Rows from an object dataset
______

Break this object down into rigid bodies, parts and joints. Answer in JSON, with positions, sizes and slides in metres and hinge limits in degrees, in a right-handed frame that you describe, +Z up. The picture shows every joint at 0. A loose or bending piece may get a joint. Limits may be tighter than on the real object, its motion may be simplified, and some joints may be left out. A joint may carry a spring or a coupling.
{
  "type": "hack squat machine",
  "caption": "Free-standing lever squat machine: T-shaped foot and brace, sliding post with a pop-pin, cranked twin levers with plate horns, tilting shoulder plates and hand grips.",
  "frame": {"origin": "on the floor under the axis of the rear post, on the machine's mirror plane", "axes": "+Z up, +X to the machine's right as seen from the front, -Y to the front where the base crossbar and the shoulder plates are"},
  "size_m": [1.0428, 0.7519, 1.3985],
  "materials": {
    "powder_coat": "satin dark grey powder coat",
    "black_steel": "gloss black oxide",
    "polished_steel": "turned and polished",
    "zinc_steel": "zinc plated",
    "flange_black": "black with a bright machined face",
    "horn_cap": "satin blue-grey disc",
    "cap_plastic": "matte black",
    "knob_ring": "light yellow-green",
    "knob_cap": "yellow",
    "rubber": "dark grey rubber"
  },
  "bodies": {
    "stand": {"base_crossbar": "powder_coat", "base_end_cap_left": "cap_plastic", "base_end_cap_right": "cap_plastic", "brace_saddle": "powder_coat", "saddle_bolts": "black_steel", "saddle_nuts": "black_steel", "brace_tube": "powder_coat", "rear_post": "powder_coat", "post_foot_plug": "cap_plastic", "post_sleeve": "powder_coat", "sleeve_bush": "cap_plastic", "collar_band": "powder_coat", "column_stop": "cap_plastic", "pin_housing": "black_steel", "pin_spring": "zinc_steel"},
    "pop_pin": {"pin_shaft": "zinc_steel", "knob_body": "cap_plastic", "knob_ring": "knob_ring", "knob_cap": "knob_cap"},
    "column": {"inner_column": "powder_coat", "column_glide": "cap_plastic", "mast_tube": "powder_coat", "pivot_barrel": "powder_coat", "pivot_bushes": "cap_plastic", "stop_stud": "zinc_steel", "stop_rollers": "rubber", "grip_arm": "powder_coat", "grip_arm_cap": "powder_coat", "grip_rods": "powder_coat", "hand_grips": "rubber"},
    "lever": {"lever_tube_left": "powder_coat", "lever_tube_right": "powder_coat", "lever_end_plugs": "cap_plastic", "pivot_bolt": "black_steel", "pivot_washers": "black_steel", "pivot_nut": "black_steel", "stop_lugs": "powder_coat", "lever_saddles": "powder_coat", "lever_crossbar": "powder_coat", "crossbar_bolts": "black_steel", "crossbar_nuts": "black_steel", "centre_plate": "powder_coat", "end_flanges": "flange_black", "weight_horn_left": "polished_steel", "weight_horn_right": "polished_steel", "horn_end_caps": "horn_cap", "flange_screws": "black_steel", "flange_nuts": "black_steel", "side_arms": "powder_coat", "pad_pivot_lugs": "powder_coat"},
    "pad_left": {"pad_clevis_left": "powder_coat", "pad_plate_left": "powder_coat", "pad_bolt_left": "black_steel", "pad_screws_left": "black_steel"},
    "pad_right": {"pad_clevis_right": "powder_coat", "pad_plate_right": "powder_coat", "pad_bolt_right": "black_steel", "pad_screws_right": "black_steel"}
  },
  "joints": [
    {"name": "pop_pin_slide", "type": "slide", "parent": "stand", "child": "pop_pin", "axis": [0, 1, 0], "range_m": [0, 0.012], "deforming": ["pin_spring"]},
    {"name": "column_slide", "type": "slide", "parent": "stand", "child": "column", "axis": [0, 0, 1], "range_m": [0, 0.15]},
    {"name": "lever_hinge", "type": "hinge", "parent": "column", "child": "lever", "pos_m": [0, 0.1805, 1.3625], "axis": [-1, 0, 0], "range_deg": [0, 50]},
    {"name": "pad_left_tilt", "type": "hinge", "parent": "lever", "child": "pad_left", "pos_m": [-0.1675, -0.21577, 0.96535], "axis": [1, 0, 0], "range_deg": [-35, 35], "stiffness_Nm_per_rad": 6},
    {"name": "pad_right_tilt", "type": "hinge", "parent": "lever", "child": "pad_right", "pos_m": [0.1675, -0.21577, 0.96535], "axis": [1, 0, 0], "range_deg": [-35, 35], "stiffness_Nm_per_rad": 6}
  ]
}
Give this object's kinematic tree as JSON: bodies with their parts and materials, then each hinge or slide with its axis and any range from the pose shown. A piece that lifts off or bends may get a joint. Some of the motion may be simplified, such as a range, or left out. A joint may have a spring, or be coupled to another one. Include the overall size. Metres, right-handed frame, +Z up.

______

**Your task:** Each entry above is to be quoted exactly.

**Result:**
Break this object down into rigid bodies, parts and joints. Answer in JSON, with positions, sizes and slides in metres and hinge limits in degrees, in a right-handed frame that you describe, +Z up. The picture shows every joint at 0. A loose or bending piece may get a joint. Limits may be tighter than on the real object, its motion may be simplified, and some joints may be left out. A joint may carry a spring or a coupling.
{
  "type": "hack squat machine",
  "caption": "Free-standing lever squat machine: T-shaped foot and brace, sliding post with a pop-pin, cranked twin levers with plate horns, tilting shoulder plates and hand grips.",
  "frame": {"origin": "on the floor under the axis of the rear post, on the machine's mirror plane", "axes": "+Z up, +X to the machine's right as seen from the front, -Y to the front where the base crossbar and the shoulder plates are"},
  "size_m": [1.0428, 0.7519, 1.3985],
  "materials": {
    "powder_coat": "satin dark grey powder coat",
    "black_steel": "gloss black oxide",
    "polished_steel": "turned and polished",
    "zinc_steel": "zinc plated",
    "flange_black": "black with a bright machined face",
    "horn_cap": "satin blue-grey disc",
    "cap_plastic": "matte black",
    "knob_ring": "light yellow-green",
    "knob_cap": "yellow",
    "rubber": "dark grey rubber"
  },
  "bodies": {
    "stand": {"base_crossbar": "powder_coat", "base_end_cap_left": "cap_plastic", "base_end_cap_right": "cap_plastic", "brace_saddle": "powder_coat", "saddle_bolts": "black_steel", "saddle_nuts": "black_steel", "brace_tube": "powder_coat", "rear_post": "powder_coat", "post_foot_plug": "cap_plastic", "post_sleeve": "powder_coat", "sleeve_bush": "cap_plastic", "collar_band": "powder_coat", "column_stop": "cap_plastic", "pin_housing": "black_steel", "pin_spring": "zinc_steel"},
    "pop_pin": {"pin_shaft": "zinc_steel", "knob_body": "cap_plastic", "knob_ring": "knob_ring", "knob_cap": "knob_cap"},
    "column": {"inner_column": "powder_coat", "column_glide": "cap_plastic", "mast_tube": "powder_coat", "pivot_barrel": "powder_coat", "pivot_bushes": "cap_plastic", "stop_stud": "zinc_steel", "stop_rollers": "rubber", "grip_arm": "powder_coat", "grip_arm_cap": "powder_coat", "grip_rods": "powder_coat", "hand_grips": "rubber"},
    "lever": {"lever_tube_left": "powder_coat", "lever_tube_right": "powder_coat", "lever_end_plugs": "cap_plastic", "pivot_bolt": "black_steel", "pivot_washers": "black_steel", "pivot_nut": "black_steel", "stop_lugs": "powder_coat", "lever_saddles": "powder_coat", "lever_crossbar": "powder_coat", "crossbar_bolts": "black_steel", "crossbar_nuts": "black_steel", "centre_plate": "powder_coat", "end_flanges": "flange_black", "weight_horn_left": "polished_steel", "weight_horn_right": "polished_steel", "horn_end_caps": "horn_cap", "flange_screws": "black_steel", "flange_nuts": "black_steel", "side_arms": "powder_coat", "pad_pivot_lugs": "powder_coat"},
    "pad_left": {"pad_clevis_left": "powder_coat", "pad_plate_left": "powder_coat", "pad_bolt_left": "black_steel", "pad_screws_left": "black_steel"},
    "pad_right": {"pad_clevis_right": "powder_coat", "pad_plate_right": "powder_coat", "pad_bolt_right": "black_steel", "pad_screws_right": "black_steel"}
  },
  "joints": [
    {"name": "pop_pin_slide", "type": "slide", "parent": "stand", "child": "pop_pin", "axis": [0, 1, 0], "range_m": [0, 0.012], "deforming": ["pin_spring"]},
    {"name": "column_slide", "type": "slide", "parent": "stand", "child": "column", "axis": [0, 0, 1], "range_m": [0, 0.15]},
    {"name": "lever_hinge", "type": "hinge", "parent": "column", "child": "lever", "pos_m": [0, 0.1805, 1.3625], "axis": [-1, 0, 0], "range_deg": [0, 50]},
    {"name": "pad_left_tilt", "type": "hinge", "parent": "lever", "child": "pad_left", "pos_m": [-0.1675, -0.21577, 0.96535], "axis": [1, 0, 0], "range_deg": [-35, 35], "stiffness_Nm_per_rad": 6},
    {"name": "pad_right_tilt", "type": "hinge", "parent": "lever", "child": "pad_right", "pos_m": [0.1675, -0.21577, 0.96535], "axis": [1, 0, 0], "range_deg": [-35, 35], "stiffness_Nm_per_rad": 6}
  ]
}
Give this object's kinematic tree as JSON: bodies with their parts and materials, then each hinge or slide with its axis and any range from the pose shown. A piece that lifts off or bends may get a joint. Some of the motion may be simplified, such as a range, or left out. A joint may have a spring, or be coupled to another one. Include the overall size. Metres, right-handed frame, +Z up.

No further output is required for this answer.